Schema & Instances¶
File layout¶
The package ships two asset directories:
src/omop_semantics/schema/
├── configuration/ # LinkML schema definitions
│ ├── core/ # Base primitives, profiles, templates, named-set schema
│ ├── registry/ # Registry and fragment structures
│ └── profiles/ # Domain profile modules (staging, modifiers, episodes)
└── instances/ # YAML instance files (the authoring surface)
├── enumerators.yaml
├── valuesets.yaml
├── profiles.yaml
├── profile_groups.yaml
├── demographic.yaml
├── genomic.yaml
└── provider_specialty.yaml
The instances/ directory is where the semantic conventions live. The configuration/ directory contains the LinkML schemas that validate them.
Instance files¶
enumerators.yaml¶
Defines the named enums and groups used by the value-set runtime. Each entry is an OmopEnum or OmopGroup with a name and its members. These are loaded into CDMSemanticUnits and indexed by name for use by the value-set compiler.
Example:
named_enumerators:
- name: genomic_value_group
class_uri: OmopEnum
enum_members:
- concept_id: 9191
label: genomic_positive
- concept_id: 9189
label: genomic_negative
valuesets.yaml¶
Groups named enumerators into top-level runtime namespaces. Each value set entry has a name and a semantic_units list of enumerator names (string references resolved at load time).
valuesets:
- name: genomic
semantic_units:
- genomic_value_group
- genomic_mapped_types
- name: staging
semantic_units:
- t_stage_concepts
- n_stage_concepts
- group_stage_concepts
These names become the top-level attributes on the runtime object: runtime.genomic, runtime.staging, etc.
profiles.yaml¶
Defines the CDM row shapes available to templates. Each profile names the target table, the concept slot, and (optionally) the value slot.
profiles:
- name: observation_coded
cdm_table: observation
concept_slot: observation_concept_id
value_slot: value_as_concept_id
- name: measurement_numeric
cdm_table: measurement
concept_slot: measurement_concept_id
value_slot: value_as_number
This file is the authoritative catalogue of built-in CDM profiles. Registry instance files refer to profiles by name and the engine resolves them from here at load time.
profile_groups.yaml¶
Defines named families of profiles for documentation and routing:
ObservationProfiles:
class_uri: RegistryGroup
role: observation
members:
- observation_simple
- observation_coded
- observation_string
These are available via engine.profile_runtime.list_groups() when the file is passed to profile_paths.

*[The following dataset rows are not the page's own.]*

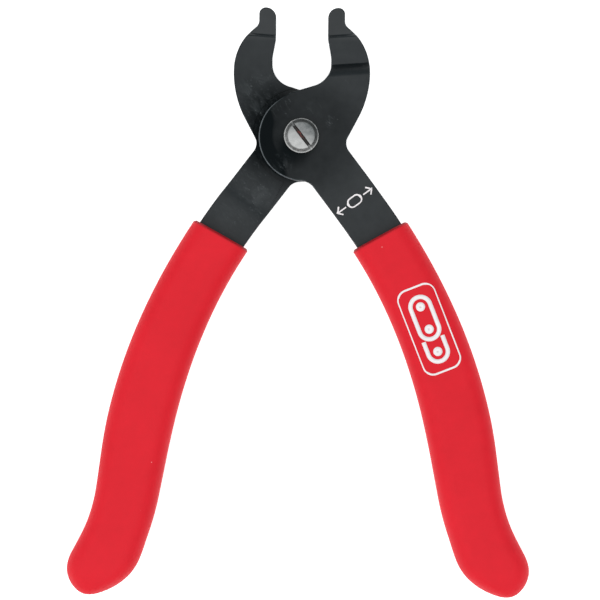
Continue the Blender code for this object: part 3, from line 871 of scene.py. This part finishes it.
def lever(name, side, bottom, jaw_drop, arm_rise, seat=False):
    """One stamped lever: side is 1 for the right-hand one and -1 for its mirror image."""
    outline = without_repeats([Vector((p.x * side, p.y)) for p in lever_outline()][::side])
    plate = stamped_blank(name, outline, bottom)
    low, high = bottom - CUTTER_MARGIN, bottom + PLATE + CUTTER_MARGIN
    circle = without_repeats(arc(Vector((0.0, 0.0)), BORE_RADIUS, 0.0, 360.0))
    combine(plate, prism('bore_cutter', circle, low, high))
    if seat:
        floor = bottom + PLATE - SEAT_DEPTH
        circle = without_repeats(arc(Vector((0.0, 0.0)), SEAT_RADIUS, 0.0, 360.0))
        combine(plate, prism('seat_cutter', circle, floor, high))
        foot = beside_handle(SEAT_WEDGE_REACH, -ARM_WIDTH / 2)
        corners = [Vector((0.0, 0.0)), along(-SEAT_WEDGE_ANGLE) * SEAT_RADIUS,
                   Vector((-foot.x, foot.y)), Vector((0.0, foot.y))]
        combine(plate, prism('seat_wedge_cutter', corners, floor, high))
    mark_edges(plate, outline, bottom)
    press(plate, side, bottom, jaw_drop, arm_rise)
    even_normals(plate)
    return plate


def make_levers():
    scuffs = ((-13.0, 12.5, 10.0, 0.75), (-16.0, 5.0, 7.0, 0.5), (-15.5, -12.0, 11.0, 0.5),
              (-12.0, -22.0, 9.0, 0.4), (-20.0, -26.0, 12.0, 0.2))
    rear = lever('rear_plate', -1, REAR_BOTTOM, 0.0, LEVEL_STEP / 2, seat=True)
    # painted shade round a wide spot left of the pivot; no painted arc highlight and no joggle shade
    finish = black_steel('black_steel_rear', scuffs, (-15.5, 4.0, 23.0), 0.0, 0.0)
    put_on(rear, 'rear_half', 'rear_lever', finish)
    smudges = ((9.8, 4.4, 2.8, 1.3), (-5.9, -8.6, 4.2, 0.9), (-6.0, 9.5, 5.0, 0.6), (4.0, 9.0, 5.0, 0.2),
               (18.0, 20.0, 8.0, 0.15))
    front = lever('front_plate', 1, FRONT_BOTTOM, LEVEL_STEP, -LEVEL_STEP / 2)
    # painted shade round a spot near the pivot, a painted highlight on the boss's left edge and shade on
    # the joggle step
    finish = black_steel('black_steel_front', smudges, (-2.0, -4.0, 7.5), 0.8, 1.0)
    put_on(front, 'front_half', 'front_lever', finish)


# ---------------------------------------------------------------- sleeves

def grip_half_width(distance):
    """Half the sleeve's width along the handle line: a palm swell, a neck and a wider foot."""
    marks = ((GRIP_MOUTH, MOUTH_WALL), (HANDLE_LENGTH - PALM_BACK, PALM_WALL),
             (HANDLE_LENGTH - NECK_BACK, NECK_WALL), (HANDLE_LENGTH - FOOT_BACK, FOOT_WALL))
    wall = FOOT_WALL
    for (start, near), (end, far) in zip(marks, marks[1:]):
        if start <= distance <= end:
            wall = near + (far - near) * eased(ramp(distance, start, end - start))
    return ARM_WIDTH / 2 + wall - SKIN_CLEARANCE


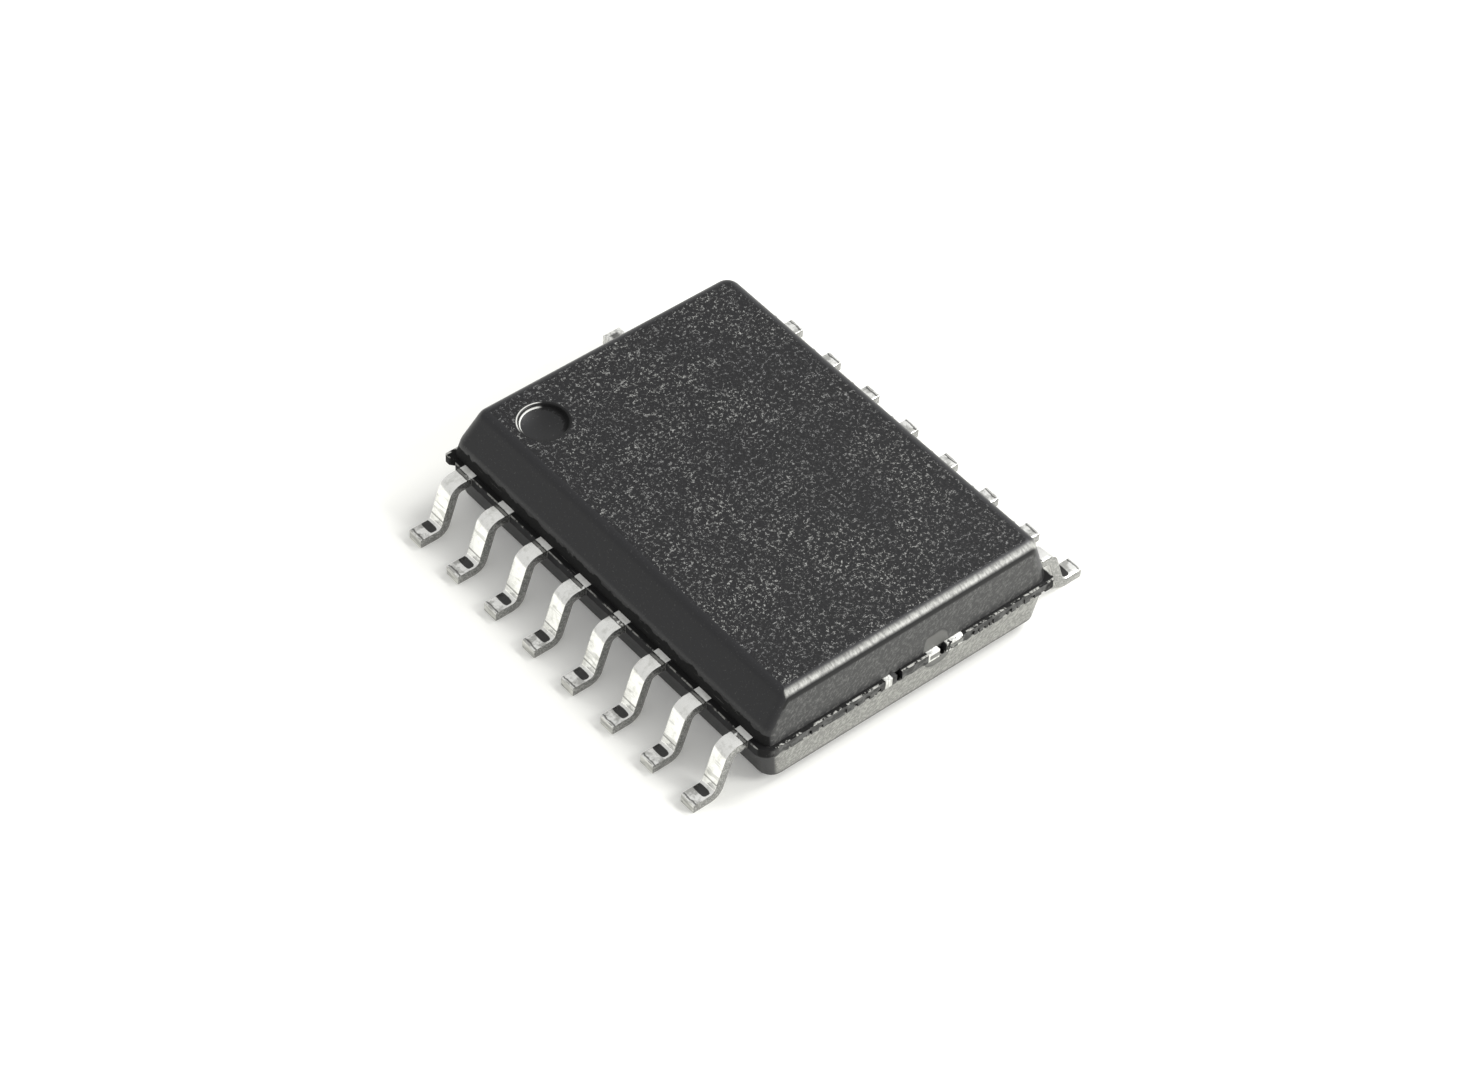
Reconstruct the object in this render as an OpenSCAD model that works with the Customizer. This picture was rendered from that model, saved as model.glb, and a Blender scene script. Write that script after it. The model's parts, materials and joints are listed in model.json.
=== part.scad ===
// Wide small-outline chip package with sixteen gull-wing leads.
// Millimetres. The origin is the package centre on the board, +Z up.
// The rows of feet lie along -X and +X, and pin 1 is at the -X, +Y corner.

/* [Package] */
// Foot tip to foot tip, across the two rows
tip_to_tip = 10.3; // [10.1:0.05:10.6]
// Length over the parting flange
package_len = 10.3; // [10.1:0.05:10.5]
// Height of the top face above the board
package_h = 2.35; // [2.25:0.05:2.6]
// Gap between the board and the moulding
standoff = 0.2; // [0.1:0.05:0.3]

/* [Leads] */
// Distance between neighbouring leads
pitch = 1.27; // [1.25:0.01:1.27]
// Width of a lead
lead_w = 0.4; // [0.31:0.01:0.48]
// Thickness of the leadframe strip
strip_t = 0.23; // [0.2:0.01:0.28]
// Height of the strip's top where it leaves the moulding
strip_top = 1.25; // [1.15:0.05:1.35]
// Length of the flat foot, from its tip to the heel's bend
foot_len = 0.42; // [0.36:0.02:0.6]
// Lean of the leg from upright, in degrees
leg_lean = 18; // [12:1:22]
// Inside radius of the two bends
bend_r = 0.12; // [0.1:0.01:0.18]

/* [Moulding] */
// Width of the moulding where its two halves meet
wall_w = 7.4; // [7.3:0.02:7.5]
// Width over the dam-bar flash between the leads
flash_w = 7.66; // [7.56:0.02:7.8]
// Ledge from the flange's edge to the end walls
end_ledge = 0.08; // [0.05:0.01:0.12]
// Draft of the upper half's side wall, in degrees
side_draft = 9.5; // [7:0.5:12]
// Draft of the upper half's end walls, in degrees
end_draft = 7.5; // [5:0.5:11]
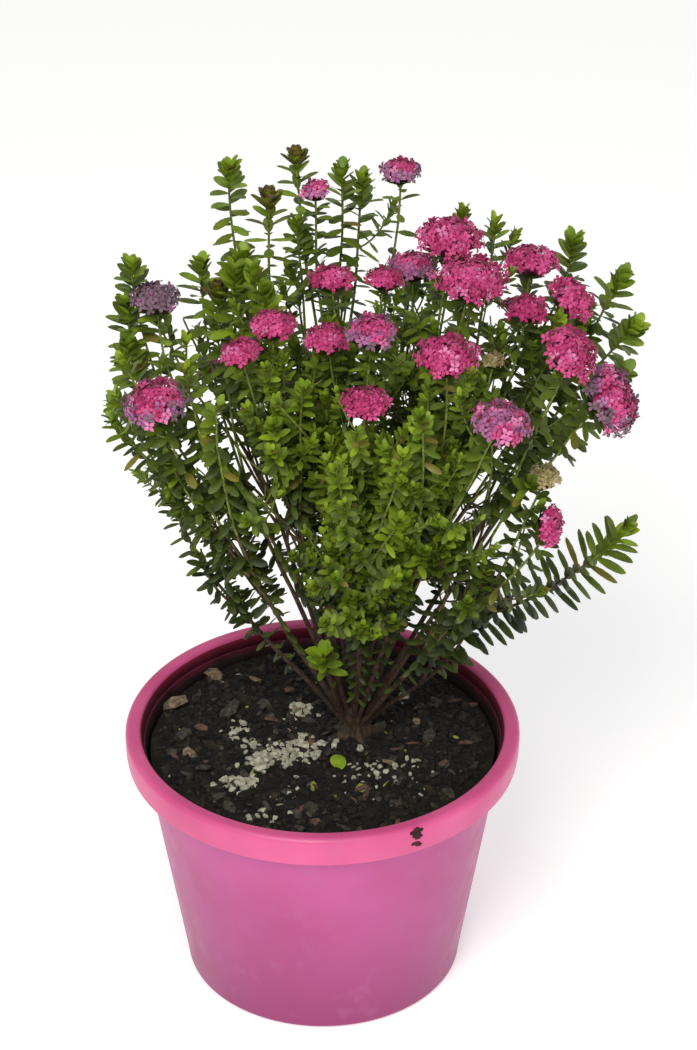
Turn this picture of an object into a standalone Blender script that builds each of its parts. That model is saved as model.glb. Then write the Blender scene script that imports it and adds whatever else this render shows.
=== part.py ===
"""A rice flower (Pimelea) in bloom in a 140 mm nursery pot, as separate named solids.

Metres, +Z up.  The origin is the middle of the pot's flat underside.

The shrub is laid out on rays from one crown point just under the soil.  Every mass of
foliage has a middle ray, and owns the wedge of space nearer to that ray than to any
other.  Its bough runs up the middle ray, and its shoots, leaves and flower heads are
kept inside the wedge, so that no two masses and no two boughs ever meet.
"""

import math
import random
from collections import namedtuple

import bmesh
import bpy
from mathutils import Matrix, Vector

MM = 0.001
SEED = 44
GAP = 0.3 * MM

# Pot: a squat 140 mm nursery pot with a rolled collar.
POT_TOP = 98.0 * MM
RIM_RADIUS = 70.0 * MM
COLLAR_DEPTH = 11.0 * MM
MOUTH_RADIUS = 64.5 * MM
SHOULDER_RADIUS = 63.3 * MM
FOOT_RADIUS = 49.8 * MM
WALL = 1.6 * MM
FLOOR_THICKNESS = 2.4 * MM
POT_STEPS = 32
DRAIN_HOLES = 6
DRAIN_RADIUS = 4.0 * MM
DRAIN_RING = 34.0 * MM
DRAIN_STEPS = 10

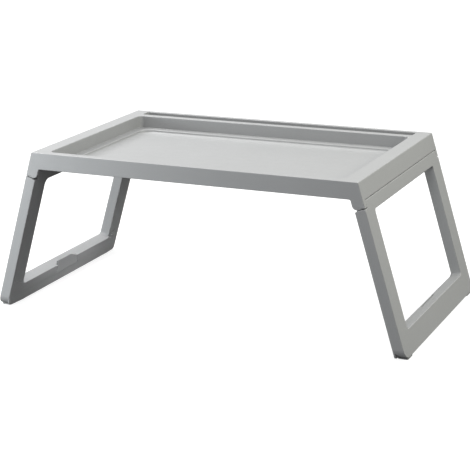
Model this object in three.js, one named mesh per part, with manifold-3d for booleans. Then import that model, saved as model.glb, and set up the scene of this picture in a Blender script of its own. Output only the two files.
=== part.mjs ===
// A folding bed tray: a moulded tray with a sunken floor and a tablet slot, on two leg frames that
// splay outward to stand and fold flat under the tray.
//
// Millimetres, +Z up, +X to the right, +Y to the back. The origin is on the ground, under the middle.
import * as THREE from 'three';
import { ConvexGeometry } from 'three/addons/geometries/ConvexGeometry.js';
import { mergeVertices } from 'three/addons/utils/BufferGeometryUtils.js';
import Module from 'manifold-3d';

// ---- Driving dimensions ----------------------------------------------------------------------------

const HEIGHT = 260; // ground to the top of the rims
const HALF_LENGTH = 268; // middle to the end of the tray, at its top
const HALF_DEPTH = 180; // middle to the front or back face
const SPLAY = 0.2955; // outward run of an end face or a leg for each unit of fall
const GAP = 0.35; // clearance between pieces that touch or turn on each other
const WALL = 3; // moulded wall

// Tray
const BAND = 26.5; // height of the outer face, rim to lower edge
const SIDE_RIM = 25.5;
const FRONT_RIM = 14;
const BACK_RIM = 42; // the slot and the two narrow rims beside it
const WALL_DEPTH = 21; // rim to the ledge round the floor
const LEDGE = 13; // width of the ledge
const FLOOR_DEPTH = 27; // rim to the floor
const FLOOR_WALL = 2.5; // thickness of the floor
const FLOOR_FILLET = 5;
const RECESS_CORNER = 9;
const SLOT_BACK_RIM = 8; // thin rim behind the slot
const SLOT_WIDTH = 22;
const SLOT_DEPTH = 17;
const SLOT_CORNER = 2.5;
const RIB = 2; // stiffening ribs in the hollow rims

// Hinges: each leg turns on two pins held by the ears at the tray's corners
const PIVOT_X = 266;
const PIVOT_Z = 226.5;
const EAR = 9; // thickness of an ear, in from the front or back face
const EAR_RADIUS = 7.7;
const EAR_ROOT = 10; // pivot to the inner end of an ear, where it leaves the tray's lower edge
const FOLD = THREE.MathUtils.degToRad(103); // turn of a leg from standing to folded
const PIN_RADIUS = 2.6;
const PIN_LENGTH = 19;
const PIN_IN_EAR = 6;

// Leg frames
const LEG_THICKNESS = 17.3;
const UPRIGHT = 36.5; // width of an upright, along the tray's depth
const TOP_BAR_BOTTOM = 214; // height of the opening's top edge on the outer face
const BOTTOM_BAR_TOP = 37.5; // height of the opening's bottom edge on the outer face
const OPENING_CORNER = 5;
const LEG_CORNER = 16; // outer lower corners of a frame
const SOLE = 2.6; // ground to the underside of a bottom bar
const BULGE_TOP = 3; // how far a bottom bar stands inward of the uprights, at its top,
const BULGE_RIDGE = 6.4; // at its ridge,
const BULGE_SOLE = 4.8; // and at its underside
const BULGE_RIDGE_HEIGHT = 20.5;
const BULGE_CLIMB = 13; // rise of its faded ends, up the uprights
const BULGE_SHOULDER = 166; // middle of the depth to where its ends turn in
const BULGE_SHOULDER_SIZE = 0.7; // the share of its bulk that is left there
const BULGE_END = 1.5; // how far the bulge stops short of the frame's front and back faces

// Latch tabs and their catches
const TAB_FREE = 38; // reach from the middle to the tab's free end
const TAB_RAMPED = 26.5; // reach from the middle to its ramped end
const TAB_RISE = { left: 7, right: 0 }; // how far a tab stands above its bottom bar
const TAB_RAMP = 20;
const TAB_FLARE = 8; // how much farther the free end reaches at the root
const TAB_SLIT = 1; // width of the slit along the free end
const TAB_THICKNESS = 3;
const TAB_DEPTH = 12; // how far the tab's root lies below the top of the bottom bar
const TAB_SLACK = 1.6; // room behind the tab for it to bend into
const CATCH_HALF_WIDTH = 20;
const CATCH_THICKNESS = 3;
const CATCH_DROP = 10;

// Foot pads
const PAD_Y = 158; // middle of the tray to the middle of a pad
const PAD_LENGTH = 22;
const PAD_WIDTH = 17;
const PAD_SETBACK = 9; // middle of a pad to the outer edge of the sole
const PAD_STEM_RADIUS = 4;
const PAD_STEM = 4;

// ---- Values worked out from them -------------------------------------------------------------------

const LEAN = Math.atan(SPLAY);
const COS = Math.cos(LEAN);
const SIN = Math.sin(LEAN);
const TRAY_BOTTOM = HEIGHT - BAND;
const LEDGE_Z = HEIGHT - WALL_DEPTH;
const FLOOR_Z = HEIGHT - FLOOR_DEPTH;
const FLOOR_UNDERSIDE = FLOOR_Z - FLOOR_WALL;
const RECESS_X = HALF_LENGTH - SIDE_RIM;
const RECESS_FRONT = -HALF_DEPTH + FRONT_RIM;
const RECESS_BACK = HALF_DEPTH - BACK_RIM;
const SLOT_BACK = HALF_DEPTH - SLOT_BACK_RIM;
const SLOT_FRONT = SLOT_BACK - SLOT_WIDTH;
const SLOT_X = RECESS_X + 1;
const SLOT_BOTTOM = HEIGHT - SLOT_DEPTH;
const EAR_INNER = HALF_DEPTH - EAR;
const ABOVE = HEIGHT + 5;
const BELOW = FLOOR_UNDERSIDE - 5;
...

Registry instance files (demographic.yaml, etc.)¶
These define the actual semantic templates. Each file contains a groups: list of RegistryGroup entries, each with registry_members: — the templates.
Templates in these files refer to CDM profiles by name:
- name: Country of birth
role: demographic
entity_concept:
class_uri: OmopGroup
name: Country of Birth
parent_concepts:
- concept_id: 4155450
label: Country of birth
cdm_profile: observation_simple
The string observation_simple is resolved against profiles.yaml when loading through OmopSemanticEngine.from_yaml_paths().
Profile resolution at load time¶
When OmopSemanticEngine.from_yaml_paths() loads a registry file, it checks whether any template member uses a string-named cdm_profile. If so, it expands those names against the CDM profile catalogue before validating the file as a RegistryFragment. Files that already contain fully-expanded profile objects are loaded directly.
The catalogue used defaults to the shipped profiles.yaml. To substitute a custom catalogue, pass profiles_path to from_yaml_paths().
Adding your own definitions¶
To extend the shipped definitions with project-specific conventions, author your own instance files following the same structure and pass them to from_yaml_paths():
engine = OmopSemanticEngine.from_yaml_paths(
registry_paths=[
INSTANCE_DIR / "demographic.yaml", # shipped
Path("my_project/oncology.yaml"), # project-specific
],
profile_paths=[
INSTANCE_DIR / "profile_groups.yaml",
],
)
Multiple registry files are merged into a single runtime registry. Template names must be unique across all files.
Regenerating the Pydantic models¶
The Pydantic models in schema/generated_models/ are generated from the LinkML schemas. If you change a schema, regenerate with:
omop-semantics gen-models
To check whether the committed models are in sync without writing:
omop-semantics gen-models --check
Run these commands with the project's own virtual environment (not a workspace-level environment) to ensure the correct linkml version is used.